▽

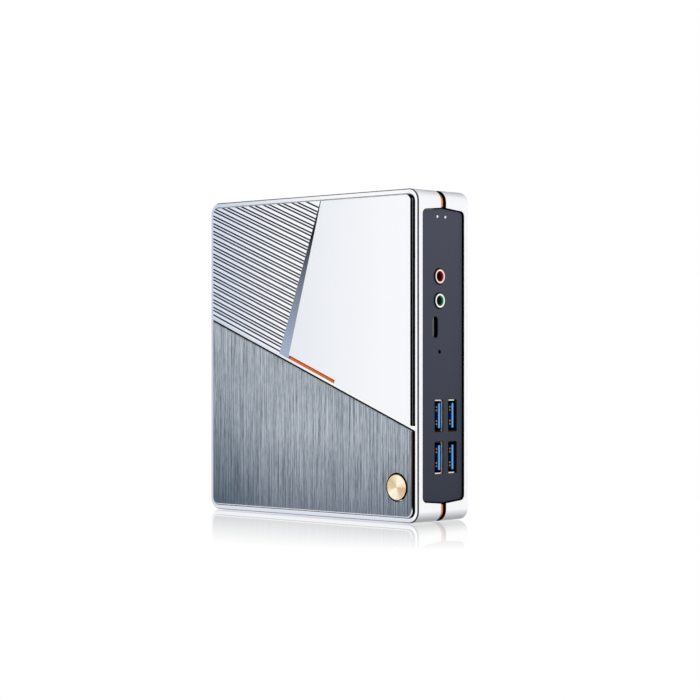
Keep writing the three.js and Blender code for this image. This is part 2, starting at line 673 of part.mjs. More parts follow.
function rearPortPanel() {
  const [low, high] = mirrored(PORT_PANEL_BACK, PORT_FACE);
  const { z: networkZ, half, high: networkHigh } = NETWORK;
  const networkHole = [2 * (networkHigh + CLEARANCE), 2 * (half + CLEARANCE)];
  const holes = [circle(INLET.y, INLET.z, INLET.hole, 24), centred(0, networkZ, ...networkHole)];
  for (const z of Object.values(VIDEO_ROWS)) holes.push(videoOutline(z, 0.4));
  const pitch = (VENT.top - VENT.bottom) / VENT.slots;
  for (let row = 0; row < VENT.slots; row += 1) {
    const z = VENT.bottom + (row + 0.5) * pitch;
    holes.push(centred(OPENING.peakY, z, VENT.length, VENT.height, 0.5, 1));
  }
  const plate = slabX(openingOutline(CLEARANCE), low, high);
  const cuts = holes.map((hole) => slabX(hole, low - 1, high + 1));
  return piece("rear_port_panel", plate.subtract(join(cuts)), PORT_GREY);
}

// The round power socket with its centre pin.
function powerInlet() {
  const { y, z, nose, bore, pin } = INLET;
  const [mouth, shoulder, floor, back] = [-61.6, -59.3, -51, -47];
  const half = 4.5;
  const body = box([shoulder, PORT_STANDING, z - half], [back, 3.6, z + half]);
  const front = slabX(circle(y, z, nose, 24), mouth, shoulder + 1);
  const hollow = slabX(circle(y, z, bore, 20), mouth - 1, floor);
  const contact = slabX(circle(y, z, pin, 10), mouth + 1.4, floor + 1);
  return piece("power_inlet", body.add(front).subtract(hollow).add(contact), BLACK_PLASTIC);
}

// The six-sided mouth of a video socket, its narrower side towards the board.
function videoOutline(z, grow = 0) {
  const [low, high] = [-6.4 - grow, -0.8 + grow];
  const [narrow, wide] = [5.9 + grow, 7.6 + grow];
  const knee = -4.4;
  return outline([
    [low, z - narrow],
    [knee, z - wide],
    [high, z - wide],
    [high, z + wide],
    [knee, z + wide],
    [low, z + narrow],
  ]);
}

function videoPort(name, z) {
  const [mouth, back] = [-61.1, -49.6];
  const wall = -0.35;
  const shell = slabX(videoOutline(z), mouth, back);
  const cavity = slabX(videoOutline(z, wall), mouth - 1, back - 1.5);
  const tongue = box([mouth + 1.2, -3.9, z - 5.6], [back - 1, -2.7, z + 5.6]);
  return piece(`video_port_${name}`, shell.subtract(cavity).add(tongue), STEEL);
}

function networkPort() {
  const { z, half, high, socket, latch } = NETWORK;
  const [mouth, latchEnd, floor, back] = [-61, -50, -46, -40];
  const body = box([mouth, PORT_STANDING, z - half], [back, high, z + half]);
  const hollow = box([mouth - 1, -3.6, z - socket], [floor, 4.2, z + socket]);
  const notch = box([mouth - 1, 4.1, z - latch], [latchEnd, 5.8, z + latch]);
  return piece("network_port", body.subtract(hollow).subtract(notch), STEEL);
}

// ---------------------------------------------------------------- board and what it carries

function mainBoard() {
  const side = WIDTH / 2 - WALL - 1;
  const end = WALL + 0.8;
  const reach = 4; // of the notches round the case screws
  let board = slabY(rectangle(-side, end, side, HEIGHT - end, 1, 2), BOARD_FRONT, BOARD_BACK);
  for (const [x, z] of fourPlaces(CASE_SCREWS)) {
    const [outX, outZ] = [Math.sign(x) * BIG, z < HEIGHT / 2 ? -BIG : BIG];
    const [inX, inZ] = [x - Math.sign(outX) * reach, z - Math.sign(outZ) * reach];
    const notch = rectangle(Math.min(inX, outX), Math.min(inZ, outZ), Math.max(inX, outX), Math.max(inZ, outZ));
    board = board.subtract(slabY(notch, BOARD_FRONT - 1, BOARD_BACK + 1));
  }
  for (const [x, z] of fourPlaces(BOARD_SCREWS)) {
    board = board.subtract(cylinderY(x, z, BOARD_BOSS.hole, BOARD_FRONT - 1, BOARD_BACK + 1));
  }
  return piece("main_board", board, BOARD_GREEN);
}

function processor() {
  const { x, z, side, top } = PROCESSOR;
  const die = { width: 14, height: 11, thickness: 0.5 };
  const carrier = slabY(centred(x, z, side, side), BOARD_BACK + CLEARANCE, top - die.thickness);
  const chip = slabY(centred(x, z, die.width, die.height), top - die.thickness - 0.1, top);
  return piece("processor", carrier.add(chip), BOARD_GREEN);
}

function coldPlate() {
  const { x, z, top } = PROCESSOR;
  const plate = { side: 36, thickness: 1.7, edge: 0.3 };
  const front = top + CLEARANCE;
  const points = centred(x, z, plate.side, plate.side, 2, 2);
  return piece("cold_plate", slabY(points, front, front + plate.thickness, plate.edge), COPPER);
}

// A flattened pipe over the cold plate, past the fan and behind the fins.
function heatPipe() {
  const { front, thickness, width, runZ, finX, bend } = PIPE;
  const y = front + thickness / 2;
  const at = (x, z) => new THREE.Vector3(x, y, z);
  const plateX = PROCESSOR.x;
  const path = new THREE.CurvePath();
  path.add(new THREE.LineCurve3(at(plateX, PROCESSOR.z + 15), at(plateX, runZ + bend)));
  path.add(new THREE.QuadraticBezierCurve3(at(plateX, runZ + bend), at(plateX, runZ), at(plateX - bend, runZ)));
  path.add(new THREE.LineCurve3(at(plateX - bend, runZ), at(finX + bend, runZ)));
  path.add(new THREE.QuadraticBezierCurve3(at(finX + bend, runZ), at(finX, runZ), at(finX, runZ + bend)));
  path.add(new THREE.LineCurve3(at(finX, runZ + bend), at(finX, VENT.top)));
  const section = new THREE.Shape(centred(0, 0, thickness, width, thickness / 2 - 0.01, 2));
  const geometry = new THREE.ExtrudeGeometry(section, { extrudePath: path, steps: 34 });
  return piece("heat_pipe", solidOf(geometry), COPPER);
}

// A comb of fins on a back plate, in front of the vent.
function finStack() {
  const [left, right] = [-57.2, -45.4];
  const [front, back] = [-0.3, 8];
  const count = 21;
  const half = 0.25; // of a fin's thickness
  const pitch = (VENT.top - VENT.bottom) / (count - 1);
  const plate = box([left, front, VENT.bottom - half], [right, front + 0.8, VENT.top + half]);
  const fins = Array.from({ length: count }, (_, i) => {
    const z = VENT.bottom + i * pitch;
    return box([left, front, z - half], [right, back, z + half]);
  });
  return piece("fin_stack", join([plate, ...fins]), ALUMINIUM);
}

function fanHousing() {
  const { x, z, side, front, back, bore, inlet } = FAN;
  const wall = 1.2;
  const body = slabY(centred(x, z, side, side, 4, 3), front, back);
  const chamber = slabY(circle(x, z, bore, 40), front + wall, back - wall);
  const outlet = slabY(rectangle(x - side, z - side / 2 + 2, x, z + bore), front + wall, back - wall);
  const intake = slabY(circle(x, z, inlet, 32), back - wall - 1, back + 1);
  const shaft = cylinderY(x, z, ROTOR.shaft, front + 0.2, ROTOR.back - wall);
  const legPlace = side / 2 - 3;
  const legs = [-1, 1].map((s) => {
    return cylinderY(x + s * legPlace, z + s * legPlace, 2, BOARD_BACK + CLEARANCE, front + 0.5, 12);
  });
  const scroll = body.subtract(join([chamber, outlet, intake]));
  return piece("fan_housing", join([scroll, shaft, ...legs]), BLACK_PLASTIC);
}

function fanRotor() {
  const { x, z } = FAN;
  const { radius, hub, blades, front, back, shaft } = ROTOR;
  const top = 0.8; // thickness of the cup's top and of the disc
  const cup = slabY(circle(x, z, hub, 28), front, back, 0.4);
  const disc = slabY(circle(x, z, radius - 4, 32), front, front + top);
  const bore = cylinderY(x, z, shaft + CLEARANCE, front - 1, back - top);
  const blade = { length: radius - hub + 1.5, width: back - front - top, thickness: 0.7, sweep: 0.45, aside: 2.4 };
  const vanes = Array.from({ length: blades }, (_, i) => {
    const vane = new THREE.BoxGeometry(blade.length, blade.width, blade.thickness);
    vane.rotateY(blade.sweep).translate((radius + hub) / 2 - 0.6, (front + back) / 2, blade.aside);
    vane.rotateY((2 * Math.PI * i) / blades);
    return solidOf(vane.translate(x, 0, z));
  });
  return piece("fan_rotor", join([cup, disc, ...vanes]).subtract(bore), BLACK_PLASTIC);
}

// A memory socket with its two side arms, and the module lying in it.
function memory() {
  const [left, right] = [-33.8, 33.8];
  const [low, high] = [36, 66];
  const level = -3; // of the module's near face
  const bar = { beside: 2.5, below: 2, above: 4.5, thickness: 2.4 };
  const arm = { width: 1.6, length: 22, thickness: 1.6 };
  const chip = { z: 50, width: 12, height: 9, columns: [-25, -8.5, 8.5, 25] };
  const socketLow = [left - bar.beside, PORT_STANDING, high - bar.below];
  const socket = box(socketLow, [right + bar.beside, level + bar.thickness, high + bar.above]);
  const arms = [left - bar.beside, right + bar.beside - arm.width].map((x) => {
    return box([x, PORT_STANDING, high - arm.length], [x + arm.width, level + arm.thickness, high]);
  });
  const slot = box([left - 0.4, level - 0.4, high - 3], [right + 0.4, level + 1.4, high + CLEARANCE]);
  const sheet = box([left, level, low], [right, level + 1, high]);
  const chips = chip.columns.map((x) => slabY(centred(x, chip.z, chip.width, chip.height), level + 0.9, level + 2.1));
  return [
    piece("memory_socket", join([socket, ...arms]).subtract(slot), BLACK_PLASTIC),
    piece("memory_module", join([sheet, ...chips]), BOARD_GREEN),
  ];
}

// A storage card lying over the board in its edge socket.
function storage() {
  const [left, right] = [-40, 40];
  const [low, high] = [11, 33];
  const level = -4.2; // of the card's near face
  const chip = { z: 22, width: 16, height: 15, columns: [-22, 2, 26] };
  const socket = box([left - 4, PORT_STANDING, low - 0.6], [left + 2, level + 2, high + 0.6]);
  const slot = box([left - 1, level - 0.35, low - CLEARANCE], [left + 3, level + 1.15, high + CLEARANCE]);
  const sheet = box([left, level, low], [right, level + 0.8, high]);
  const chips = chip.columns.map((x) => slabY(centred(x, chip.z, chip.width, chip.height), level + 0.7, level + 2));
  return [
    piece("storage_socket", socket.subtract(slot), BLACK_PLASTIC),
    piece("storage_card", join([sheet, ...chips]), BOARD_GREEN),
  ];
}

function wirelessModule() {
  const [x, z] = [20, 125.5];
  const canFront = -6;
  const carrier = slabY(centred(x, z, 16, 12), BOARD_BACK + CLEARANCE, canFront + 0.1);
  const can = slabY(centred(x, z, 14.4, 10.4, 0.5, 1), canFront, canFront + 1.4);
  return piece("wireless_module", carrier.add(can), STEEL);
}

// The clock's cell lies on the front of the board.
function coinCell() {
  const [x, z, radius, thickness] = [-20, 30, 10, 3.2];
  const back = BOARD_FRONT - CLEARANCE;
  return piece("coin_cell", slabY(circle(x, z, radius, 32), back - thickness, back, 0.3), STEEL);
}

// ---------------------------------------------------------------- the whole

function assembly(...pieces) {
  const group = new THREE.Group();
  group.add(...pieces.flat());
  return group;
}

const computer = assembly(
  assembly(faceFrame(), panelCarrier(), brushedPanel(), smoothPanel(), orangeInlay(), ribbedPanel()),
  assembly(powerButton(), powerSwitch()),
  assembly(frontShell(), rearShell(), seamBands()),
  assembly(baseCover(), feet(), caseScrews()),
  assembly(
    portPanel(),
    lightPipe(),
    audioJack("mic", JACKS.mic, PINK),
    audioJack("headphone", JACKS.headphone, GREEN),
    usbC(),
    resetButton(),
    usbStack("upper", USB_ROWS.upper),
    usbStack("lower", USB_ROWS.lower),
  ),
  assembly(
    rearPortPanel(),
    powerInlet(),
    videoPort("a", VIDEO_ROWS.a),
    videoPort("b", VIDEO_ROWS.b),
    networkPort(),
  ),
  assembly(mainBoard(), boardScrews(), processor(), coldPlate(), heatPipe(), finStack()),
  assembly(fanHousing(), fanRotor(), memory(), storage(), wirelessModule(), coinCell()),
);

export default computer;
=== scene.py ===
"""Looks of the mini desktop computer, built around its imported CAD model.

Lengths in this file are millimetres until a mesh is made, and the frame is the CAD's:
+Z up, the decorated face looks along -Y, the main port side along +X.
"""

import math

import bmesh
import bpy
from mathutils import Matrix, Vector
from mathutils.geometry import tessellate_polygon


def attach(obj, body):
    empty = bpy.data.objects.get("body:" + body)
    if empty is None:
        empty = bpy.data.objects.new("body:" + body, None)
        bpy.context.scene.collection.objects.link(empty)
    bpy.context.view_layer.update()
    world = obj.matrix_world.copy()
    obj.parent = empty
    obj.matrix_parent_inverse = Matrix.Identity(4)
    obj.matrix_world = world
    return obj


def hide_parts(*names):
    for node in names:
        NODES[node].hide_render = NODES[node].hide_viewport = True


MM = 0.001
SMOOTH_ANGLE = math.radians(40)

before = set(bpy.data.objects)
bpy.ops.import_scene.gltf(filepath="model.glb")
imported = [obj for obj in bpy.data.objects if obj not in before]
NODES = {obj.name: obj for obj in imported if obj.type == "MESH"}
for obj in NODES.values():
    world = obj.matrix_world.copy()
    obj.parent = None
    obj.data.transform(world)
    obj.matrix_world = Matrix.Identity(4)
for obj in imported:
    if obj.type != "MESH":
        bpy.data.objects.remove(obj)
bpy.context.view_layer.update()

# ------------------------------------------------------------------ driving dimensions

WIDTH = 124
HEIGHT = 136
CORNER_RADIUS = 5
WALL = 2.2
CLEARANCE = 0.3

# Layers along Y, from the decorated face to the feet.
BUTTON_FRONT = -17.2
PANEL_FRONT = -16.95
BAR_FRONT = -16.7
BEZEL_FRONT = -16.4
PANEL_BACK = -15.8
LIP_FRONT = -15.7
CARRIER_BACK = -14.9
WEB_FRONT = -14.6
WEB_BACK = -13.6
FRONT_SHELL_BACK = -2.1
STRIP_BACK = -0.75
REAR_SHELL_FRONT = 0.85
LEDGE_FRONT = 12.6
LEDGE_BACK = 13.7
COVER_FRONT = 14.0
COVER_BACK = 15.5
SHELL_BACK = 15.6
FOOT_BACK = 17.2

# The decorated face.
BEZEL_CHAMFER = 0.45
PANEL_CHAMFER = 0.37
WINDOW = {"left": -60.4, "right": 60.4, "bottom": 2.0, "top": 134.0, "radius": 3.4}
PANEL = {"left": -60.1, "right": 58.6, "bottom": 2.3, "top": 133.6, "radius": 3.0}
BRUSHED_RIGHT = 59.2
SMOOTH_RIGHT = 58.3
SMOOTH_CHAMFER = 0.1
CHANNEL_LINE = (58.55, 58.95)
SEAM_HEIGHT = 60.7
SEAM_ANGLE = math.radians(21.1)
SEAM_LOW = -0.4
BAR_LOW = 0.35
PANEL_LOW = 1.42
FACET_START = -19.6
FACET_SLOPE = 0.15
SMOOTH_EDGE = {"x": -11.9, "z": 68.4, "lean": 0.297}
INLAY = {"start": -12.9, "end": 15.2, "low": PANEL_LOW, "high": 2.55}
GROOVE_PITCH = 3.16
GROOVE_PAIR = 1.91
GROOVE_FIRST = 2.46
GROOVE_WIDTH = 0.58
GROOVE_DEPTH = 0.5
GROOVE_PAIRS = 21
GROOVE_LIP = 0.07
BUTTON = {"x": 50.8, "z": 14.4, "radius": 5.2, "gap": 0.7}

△

## YOUR OBJECTIVE
Your task is to quote exactly the lines beginning with the one that contains "back, 0.3), STEEL);" and ending with the one that contains "before = set(bpy.data.objects)", with nothing left out or added.

## SOLUTION FOR THIS PROBLEM
  return piece("coin_cell", slabY(circle(x, z, radius, 32), back - thickness, back, 0.3), STEEL);
}

// ---------------------------------------------------------------- the whole

function assembly(...pieces) {
  const group = new THREE.Group();
  group.add(...pieces.flat());
  return group;
}

const computer = assembly(
  assembly(faceFrame(), panelCarrier(), brushedPanel(), smoothPanel(), orangeInlay(), ribbedPanel()),
  assembly(powerButton(), powerSwitch()),
  assembly(frontShell(), rearShell(), seamBands()),
  assembly(baseCover(), feet(), caseScrews()),
  assembly(
    portPanel(),
    lightPipe(),
    audioJack("mic", JACKS.mic, PINK),
    audioJack("headphone", JACKS.headphone, GREEN),
    usbC(),
    resetButton(),
    usbStack("upper", USB_ROWS.upper),
    usbStack("lower", USB_ROWS.lower),
  ),
  assembly(
    rearPortPanel(),
    powerInlet(),
    videoPort("a", VIDEO_ROWS.a),
    videoPort("b", VIDEO_ROWS.b),
    networkPort(),
  ),
  assembly(mainBoard(), boardScrews(), processor(), coldPlate(), heatPipe(), finStack()),
  assembly(fanHousing(), fanRotor(), memory(), storage(), wirelessModule(), coinCell()),
);

export default computer;
=== scene.py ===
"""Looks of the mini desktop computer, built around its imported CAD model.

Lengths in this file are millimetres until a mesh is made, and the frame is the CAD's:
+Z up, the decorated face looks along -Y, the main port side along +X.
"""

import math

import bmesh
import bpy
from mathutils import Matrix, Vector
from mathutils.geometry import tessellate_polygon


def attach(obj, body):
    empty = bpy.data.objects.get("body:" + body)
    if empty is None:
        empty = bpy.data.objects.new("body:" + body, None)
        bpy.context.scene.collection.objects.link(empty)
    bpy.context.view_layer.update()
    world = obj.matrix_world.copy()
    obj.parent = empty
    obj.matrix_parent_inverse = Matrix.Identity(4)
    obj.matrix_world = world
    return obj


def hide_parts(*names):
    for node in names:
        NODES[node].hide_render = NODES[node].hide_viewport = True


MM = 0.001
SMOOTH_ANGLE = math.radians(40)

before = set(bpy.data.objects)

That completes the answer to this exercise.